Word for word, restate the lines from the start of the data below through the line containing "keeps its row.".

Given material:
>> start

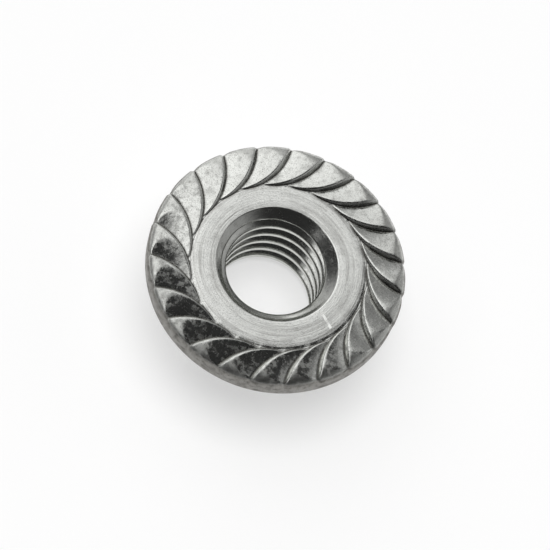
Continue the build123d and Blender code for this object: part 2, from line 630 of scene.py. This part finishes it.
def spun_shell(bm, outline, steps, turns, row_layer):
    """Spins an outline of (radius, height) points into a shell; each vertex keeps its row.

    One tooth's width is spun first and then turned round the axis, which is quicker.
    """
    others = set(bm.verts)
    chain = []
    for row, (r, z) in enumerate(outline):
        vertex = bm.verts.new((r, 0, z))
        vertex[row_layer] = row
        chain.append(vertex)
    edges = [bm.edges.new(pair) for pair in zip(chain, chain[1:])]
    about = {"cent": (0, 0, 0), "axis": (0, 0, 1), "dvec": (0, 0, 0)}
    wedge = 2 * pi / turns
    bmesh.ops.spin(
        bm, geom=chain + edges, angle=wedge, steps=steps // turns,
        use_merge=False, use_duplicate=False, **about)
    verts = [vertex for vertex in bm.verts if vertex not in others]
    edges = unique(edge for vertex in verts for edge in vertex.link_edges)
    faces = unique(face for vertex in verts for face in vertex.link_faces)
    bmesh.ops.spin(
        bm, geom=verts + edges + faces, angle=2 * pi - wedge, steps=turns - 1,
        use_merge=False, use_duplicate=True, **about)
    shell = [vertex for vertex in bm.verts if vertex not in others]
    bmesh.ops.remove_doubles(bm, verts=shell, dist=MERGE_GAP)
    return [vertex for vertex in bm.verts if vertex not in others]


def column_of(vertex, steps):
    """Which of the evenly spun columns a vertex lies in."""
    return round(atan2(vertex.co.y, vertex.co.x) / (2 * pi) * steps) % steps


def rim_loop(vertices, row_layer, row):
    """The closed ring of edges along one row of a shell."""
    ring = [vertex for vertex in vertices if vertex[row_layer] == row]
    members = set(ring)
    return [edge for vertex in ring for edge in vertex.link_edges
            if edge.other_vert(vertex) in members]


def build_nut(bm, form):
    """The whole nut as one closed shell, in millimetres."""
    row_layer = bm.verts.layers.int.new("row")
    shading = [bm.verts.layers.float.new(name) for name in SHADING]

    grid = CrownGrid(form)
    rows = grid.rows()
    outline = [grid.point(row, 0)[1:3] for row in rows]
    crown = spun_shell(bm, outline, grid.columns, form.teeth, row_layer)
    for vertex in crown:
        row = rows[vertex[row_layer]]
        angle, r, z, *values = grid.point(row, column_of(vertex, grid.columns))
        vertex.co = (r * cos(angle), r * sin(angle), z)
        for layer, value in zip(shading, values):
            vertex[layer] = value

    steps = grid.columns // 2
    lower = spun_shell(bm, lower_profile(form, 0.0), steps, form.teeth, row_layer)
    profiles = [lower_profile(form, 2 * pi * column / steps) for column in range(steps)]
    for vertex in lower:
        column = column_of(vertex, steps)
        angle = 2 * pi * column / steps
        r, z = profiles[column][vertex[row_layer]]
        vertex.co = (r * cos(angle), r * sin(angle), z)

    # The shells meet under the rim and on the flat ring
    for crown_row, lower_row in ((len(rows) - 1, 0), (0, len(profiles[0]) - 1)):
        edges = rim_loop(crown, row_layer, crown_row) + rim_loop(lower, row_layer, lower_row)
        bmesh.ops.bridge_loops(bm, edges=unique(edges))
    bmesh.ops.recalc_face_normals(bm, faces=bm.faces)
    bm.verts.layers.int.remove(row_layer)


def new_piece(name, bm):
    """A finished mesh object in metres at the origin, from a bmesh in millimetres."""
    bmesh.ops.scale(bm, vec=(MM, MM, MM), verts=bm.verts)
    mesh = bpy.data.meshes.new(name)
    bm.to_mesh(mesh)
    bm.free()
    mesh.shade_smooth()
    piece = bpy.data.objects.new(name, mesh)
    bpy.context.scene.collection.objects.link(piece)
    return piece


# ---------------------------------------------------------------- materials

WHITE = (1.0, 1.0, 1.0, 1.0)


def opaque(colour):
    """A colour with full alpha, as a socket takes it."""
    return (*colour, 1.0)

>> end

Correct response:
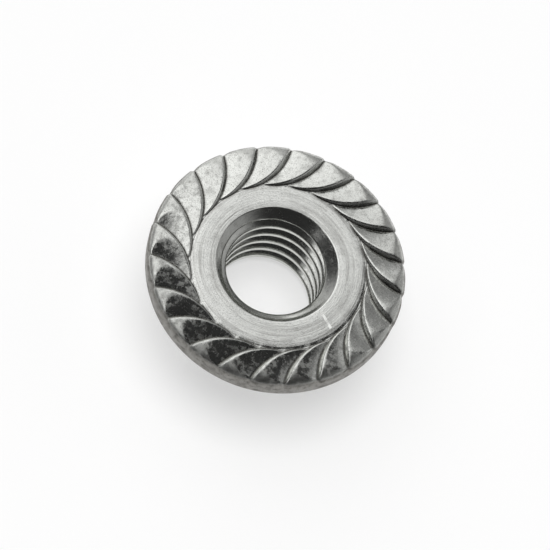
Continue the build123d and Blender code for this object: part 2, from line 630 of scene.py. This part finishes it.
def spun_shell(bm, outline, steps, turns, row_layer):
    """Spins an outline of (radius, height) points into a shell; each vertex keeps its row.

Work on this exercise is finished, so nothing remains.